SET TASK: Print the listing below from its opening line through the line holding "return tuple(made.outputs)", both ends included.

[Entries with model source code]

________________________

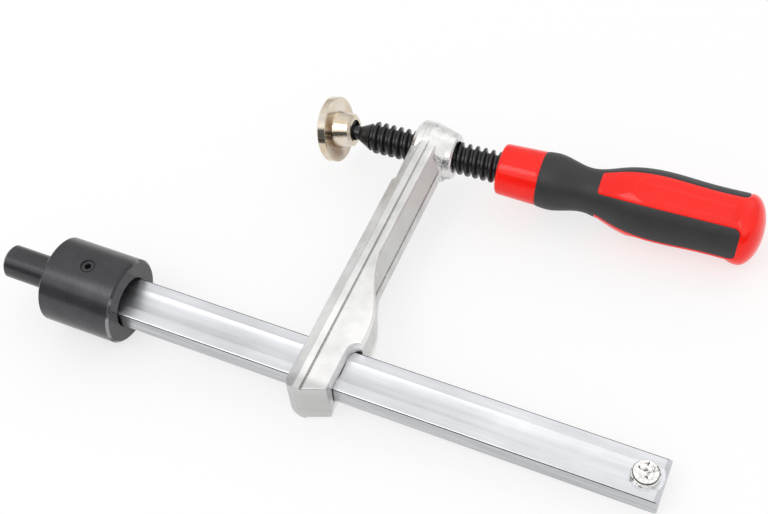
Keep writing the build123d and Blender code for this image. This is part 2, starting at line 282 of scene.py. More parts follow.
def grouped(tree, name, build, outputs, **values):
    """Output sockets of a shared node group placed in a tree, its inputs filled: a Vector, and floats for the rest.

    On first use, build(group, given, result) lays the group's nodes between its input and its output sockets.
    """
    if name not in bpy.data.node_groups:
        group = bpy.data.node_groups.new(name, "ShaderNodeTree")
        for key in values:
            kind = "NodeSocketVector" if key == "Vector" else "NodeSocketFloat"
            group.interface.new_socket(key.replace("_", " "), in_out="INPUT", socket_type=kind)
        for label in outputs:
            group.interface.new_socket(label, in_out="OUTPUT", socket_type="NodeSocketFloat")
        build(group, group.nodes.new("NodeGroupInput").outputs, group.nodes.new("NodeGroupOutput").inputs)
    made = tree.nodes.new("ShaderNodeGroup")
    made.node_tree = bpy.data.node_groups[name]
    feed(tree, made, **values)
    return tuple(made.outputs)


def build_mottle(tree, given, result):
    """Two noises of different size: uneven patches and fine grain."""
    for scale, label, detail in (("Patch Scale", "Patches", 3.0), ("Grain Scale", "Grain", 4.0)):
        noise = node(tree, "ShaderNodeTexNoise", Detail=detail, Roughness=0.6, Vector=given["Vector"],
                     Scale=given[scale])
        tree.links.new(noise.outputs["Fac"], result[label])


def mottle(tree, vector, patch_scale, grain_scale):
    """Sockets of uneven patches and fine grain, from their group."""
    return grouped(tree, "Mottle", build_mottle, ("Patches", "Grain"),
                   Vector=vector, Patch_Scale=patch_scale, Grain_Scale=grain_scale)


def build_drawn(tree, given, result):
    """Two noises stretched along X: fine lines, and broader streaks."""
    for stretch, share, label in ((0.02, 1.0, "Lines"), (0.05, 0.18, "Streaks")):
        squeeze = node(tree, "ShaderNodeMapping", Vector=given["Vector"], Scale=(stretch, 1.0, 1.0))
        noise = node(tree, "ShaderNodeTexNoise", Detail=3.0, Roughness=0.65, Vector=squeeze.outputs["Vector"],
                     Scale=product(tree, given["Line Scale"], share))
        tree.links.new(noise.outputs["Fac"], result[label])


def drawn(tree, vector, line_scale):
    """Sockets of fine lines and of streaks that run along the vector's X, from their group."""
    return grouped(tree, "Drawn Lines", build_drawn, ("Lines", "Streaks"), Vector=vector, Line_Scale=line_scale)


def build_band(tree, given, result):
    """1 within a half width of a line on one coordinate, falling to 0 over a soft edge beside it."""
    away = math(tree, "ABSOLUTE", math(tree, "SUBTRACT", given["Coordinate"], given["Middle"]))
    over = math(tree, "DIVIDE", math(tree, "SUBTRACT", given["Half Width"], away), given["Softness"])
    tree.links.new(math(tree, "ADD", over, 1.0, clamp=True), result["Mask"])


def band(tree, coordinate, middle, half_width, softness):
    """Mask of a soft band on a coordinate socket, in metres, from its group. The half width may be a socket."""
    return grouped(tree, "Soft Band", build_band, ("Mask",),
                   Coordinate=coordinate, Middle=middle, Half_Width=half_width, Softness=softness)[0]


def object_place(tree, turn=0.0):
    """Object coordinates turned about Z: returns the vector output."""
    place = tree.nodes.new("ShaderNodeTexCoord").outputs["Object"]
    return node(tree, "ShaderNodeMapping", Rotation=(0.0, 0.0, turn), Vector=place).outputs["Vector"]


def relief(tree, surface, *heights):
    """Chain of Bump nodes, each (height socket, strength, distance in metres), into the surface's normal."""
    last = None
    for height, strength, distance in heights:
        bump = node(tree, "ShaderNodeBump", Strength=strength, Distance=distance, Height=height)
        if last is not None:
            feed(tree, bump, Normal=last)
        last = bump.outputs["Normal"]
    feed(tree, surface, Normal=last)


def finished(piece, material):
    """Gives every material slot of the piece the material."""
    slots = piece.data.materials
    if not len(slots):
        slots.append(material)
    for i in range(len(slots)):
        slots[i] = material


def settled(piece, material, body, slot, *nodes):
    """The piece gets its material, rides on its body, and stands for the CAD nodes, which it hides. The slot is not
    used.
    """
    finished(piece, material)
    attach(piece, body)
    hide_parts(*nodes)


# Sizes and colours that a user may change

COLOUR = {"subtype": "COLOR", "size": 3, "min": 0.0, "max": 1.0}
DEPTH = {"subtype": "DISTANCE", "unit": "LENGTH", "min": 0.0, "precision": 5}
SHARE = {"subtype": "FACTOR", "min": 0.0, "max": 1.0}


class ClampHandleSettings(bpy.types.PropertyGroup):
    """Handle's finish."""

    panel_red: bpy.props.FloatVectorProperty(
        name="Panel red", description="Colour of the hard plastic", default=(1.0, 0.011, 0.004), **COLOUR,
    )
    grip_black: bpy.props.FloatVectorProperty(
        name="Grip black", description="Colour of the soft overmould", default=(0.017, 0.0165, 0.018), **COLOUR,
    )
    hollow_depth: bpy.props.FloatProperty(
        name="Hollow depth", description="Depth of the thumb hollow in each hard panel",
        default=0.0013, max=0.002, **DEPTH,
    )
    seam_depth: bpy.props.FloatProperty(
        name="Seam depth", description="Depth of the parting line between the two plastics",
        default=0.00022, max=0.001, **DEPTH,
    )


class ClampMetalSettings(bpy.types.PropertyGroup):
    """Finish of the metal pieces."""

    zinc: bpy.props.FloatVectorProperty(
        name="Zinc", description="Colour of the plated bar", default=(0.72, 0.73, 0.755), **COLOUR,
    )
    forging: bpy.props.FloatVectorProperty(
        name="Forging", description="Colour of the sliding arm", default=(0.68, 0.675, 0.67), **COLOUR,
    )
    oxide: bpy.props.FloatVectorProperty(
        name="Black oxide", description="Colour of collar, pin and screw", default=(0.050, 0.049, 0.053), **COLOUR,
    )
    champagne: bpy.props.FloatVectorProperty(
        name="Champagne", description="Colour of the pressure pad", default=(0.76, 0.70, 0.61), **COLOUR,
    )
    crest_round: bpy.props.FloatProperty(
        name="Crest rounding", description="How round the thread's crests are, from flat to round",
        default=0.75, **SHARE,
    )


class ClampStageSettings(bpy.types.PropertyGroup):
    """Studio."""

    sky_level: bpy.props.FloatProperty(
        name="Sky level", description="Light from all round", default=0.95, min=0.0, max=2.0,
    )
    wall_tone: bpy.props.FloatProperty(
        name="Wall tone", description="How pale the room's walls are in reflections", default=0.66, **SHARE,
    )
    key_power: bpy.props.FloatProperty(
        name="Key power", description="Power of the large soft lamp", subtype="POWER", unit="POWER",
        default=2.2, min=0.0, max=100.0,
    )
    floor_tone: bpy.props.FloatProperty(
        name="Floor tone", description="How pale the floor is", default=0.93, **SHARE,
    )
    floor_glow: bpy.props.FloatProperty(
        name="Floor glow", description="Share of plain white that the camera sees in the floor",
        default=0.68, **SHARE,
    )


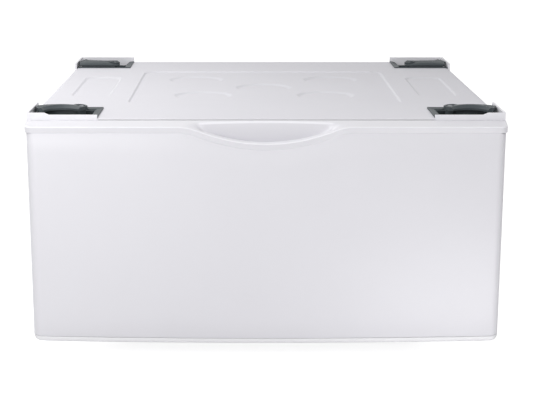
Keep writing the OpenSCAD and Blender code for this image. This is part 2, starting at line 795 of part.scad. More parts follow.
module handle_cap() {
    band_z = lip_z - band_h;
    color("#f6f6f8") difference() {
        union() {
            difference() {
                cap_solid(0);
                for (s = [-1, 1]) on_side(s) intersection() {
                    cap_solid(plastic_t);
                    block([cap_in, cabinet_w], [face_y, front_back_y], [0, cap_z]);
                }
            }
            along_y([face_y, face_y + lip_t]) smile(band_z);
            intersection() {
                along_y([face_y, front_back_y]) pocket_bowl(plastic_t);
                linear_extrude(band_z + e) pocket_plan(plastic_t);
            }
        }
        along_y([face_y - e, face_y + lip_t + 2 * plastic_t]) smile(lip_z, cap_z - lip_z);
        intersection() {
            along_y([face_y, front_back_y]) pocket_bowl(0);
            linear_extrude(cap_z + e) pocket_plan(0);
        }
    }
}

// Lower edge of the drawer front at height z, which rises towards its ends
function lower_edge(z) = let (n = 16)
    [for (i = [-n : n]) [panel_half_w * i / n, z + lower_bow * pow(i / n, 2)]];

// The space below that edge
module below_edge(z) {
    polygon(concat(lower_edge(z), [[2 * half_w, z + lower_bow], [2 * half_w, -e],
        [-2 * half_w, -e], [-2 * half_w, z + lower_bow]]));
}

// A white steel skin: a broad face with its sides folded back
module front_panel() {
    face = face_y + panel_step;
    back = front_back_y - sheet_t;
    top = lip_z - band_h - joint_gap;
    color("#eeeef2") difference() {
        linear_extrude(top) difference() {
            front_plan(panel_half_w, [face, back], panel_r);
            front_plan(panel_half_w - panel_t, [face + panel_t, back + e], panel_r - panel_t);
        }
        along_y([face - e, face + 2 * panel_t]) smile(top);
        along_y([face - e, front_back_y + e]) below_edge(panel_z);
    }
}

// The inner skin closes the back of the drawer front and carries the drawer
module front_pan() {
    x = panel_half_w - panel_t;
    low = panel_z + lower_bow + pan_lift;
    top = lip_z - band_h;
    y = [front_back_y - pan_flange, front_back_y];
    color("#e2e2e6") difference() {
        union() {
            block([-x, x], [front_back_y - sheet_t, front_back_y], [low, top]);
            for (s = [-1, 1]) on_side(s) block([x - sheet_t, x], y, [low, top - joint_gap]);
            block([-x, x], y, [low, low + sheet_t]);
        }
        for (s = [-1, 1]) on_side(s) front_screw_holes();
    }
}

module bottom_trim() {
    top = panel_z - joint_gap;
    face = face_y + panel_step;
    back = front_back_y - sheet_t;
    low = panel_z + lower_bow + pan_lift;
    color("#d8d8dc") {
        difference() {
            linear_extrude(top + 2 * lower_bow) front_plan(panel_half_w, [face, back], panel_r);
            along_y([face - e, back + e]) below_edge(top - trim_h + joint_gap / 2);
            difference() {
                block([-cabinet_w, cabinet_w], [face - e, back + e], [0, deck_z]);
                along_y([face - e, back + e]) below_edge(top);
            }
            translate([0, 0, top - trim_h + lower_bow + plastic_t])
                linear_extrude(trim_h + lower_bow) front_plan(
                    panel_half_w - plastic_t, [face + plastic_t, back - plastic_t],
                    panel_r - plastic_t);
        }
        for (s = [-1, 1]) on_side(s) block([panel_half_w - tab_in - tab_w, panel_half_w - tab_in],
            [back - plastic_t, back], [top - plastic_t, low]);
    }
}

module front_screw_places() {
    for (z = front_screws_z) translate([front_screw_x, front_back_y + sheet_t, z])
        rotate([-90, 0, 0]) children();
}

module front_screw_holes() {
    front_screw_places() translate([0, 0, -3 * sheet_t])
        cylinder(r = screw_r + screw_gap, h = 4 * sheet_t);
}

module drawer_screws() {
    color("#a8abb0") for (s = [-1, 1]) on_side(s) front_screw_places() {
        cylinder(r = screw_head_r, h = screw_head_h);
        translate([0, 0, -3 * sheet_t]) cylinder(r = screw_r, h = 3 * sheet_t);
    }
}

// Rubber buffers between the drawer front and the casing's front flanges
module drawer_bumpers() {
    color("#303234") for (s = [-1, 1], z = bumpers_z)
        translate([s * (inner_x - flange_w / 2), front_back_y, z]) rotate([-90, 0, 0])
            cylinder(r = bumper_r, h = case_front_y - bumper_gap - front_back_y);
}

// ---------------------------------------------------------------- drawer box

module drawer_floor() {
    color("#dadade") block([-drawer_half_w, drawer_half_w], [front_back_y, drawer_rear_y],
        [drawer_z, drawer_z + sheet_t]);
}

// A side with a hem folded inwards along its upper edge
module drawer_side(s) {
    z = [drawer_z + sheet_t, drawer_z + drawer_h];
    y = [front_back_y, drawer_rear_y];
    color("#e0e0e4") on_side(s) {
        block([drawer_half_w - sheet_t, drawer_half_w], y, z);
        block([drawer_half_w - hem_w, drawer_half_w], y, [z[1] - sheet_t, z[1]]);
    }
}

// An end wall of the drawer, under the sides' hems
module drawer_end(y) {
    x = drawer_half_w - sheet_t;
    block([-x, x], y, [drawer_z + sheet_t, drawer_z + drawer_h - sheet_t]);
}

module drawer_back() {
    color("#dcdce0") drawer_end([drawer_rear_y - sheet_t, drawer_rear_y]);
}

module drawer_inner_front() {
    color("#dcdce0") difference() {
        drawer_end([front_back_y, front_back_y + sheet_t]);
        for (s = [-1, 1]) on_side(s) front_screw_holes();
    }
}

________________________

WRITTEN ANSWER:
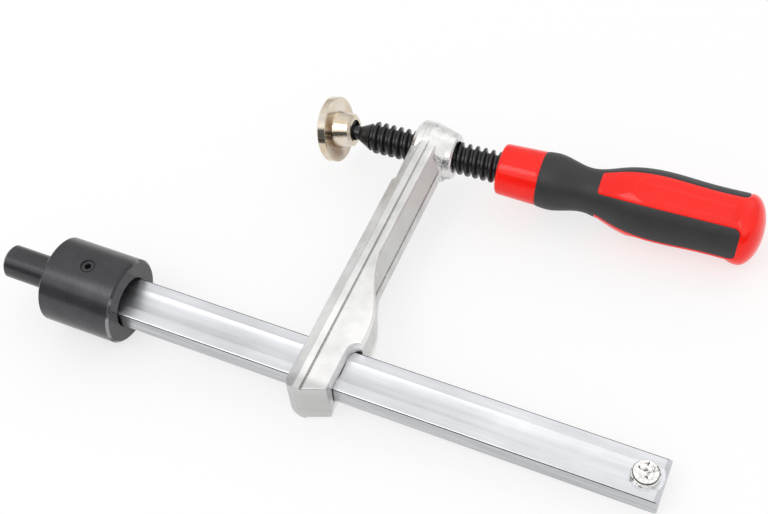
Keep writing the build123d and Blender code for this image. This is part 2, starting at line 282 of scene.py. More parts follow.
def grouped(tree, name, build, outputs, **values):
    """Output sockets of a shared node group placed in a tree, its inputs filled: a Vector, and floats for the rest.

    On first use, build(group, given, result) lays the group's nodes between its input and its output sockets.
    """
    if name not in bpy.data.node_groups:
        group = bpy.data.node_groups.new(name, "ShaderNodeTree")
        for key in values:
            kind = "NodeSocketVector" if key == "Vector" else "NodeSocketFloat"
            group.interface.new_socket(key.replace("_", " "), in_out="INPUT", socket_type=kind)
        for label in outputs:
            group.interface.new_socket(label, in_out="OUTPUT", socket_type="NodeSocketFloat")
        build(group, group.nodes.new("NodeGroupInput").outputs, group.nodes.new("NodeGroupOutput").inputs)
    made = tree.nodes.new("ShaderNodeGroup")
    made.node_tree = bpy.data.node_groups[name]
    feed(tree, made, **values)
    return tuple(made.outputs)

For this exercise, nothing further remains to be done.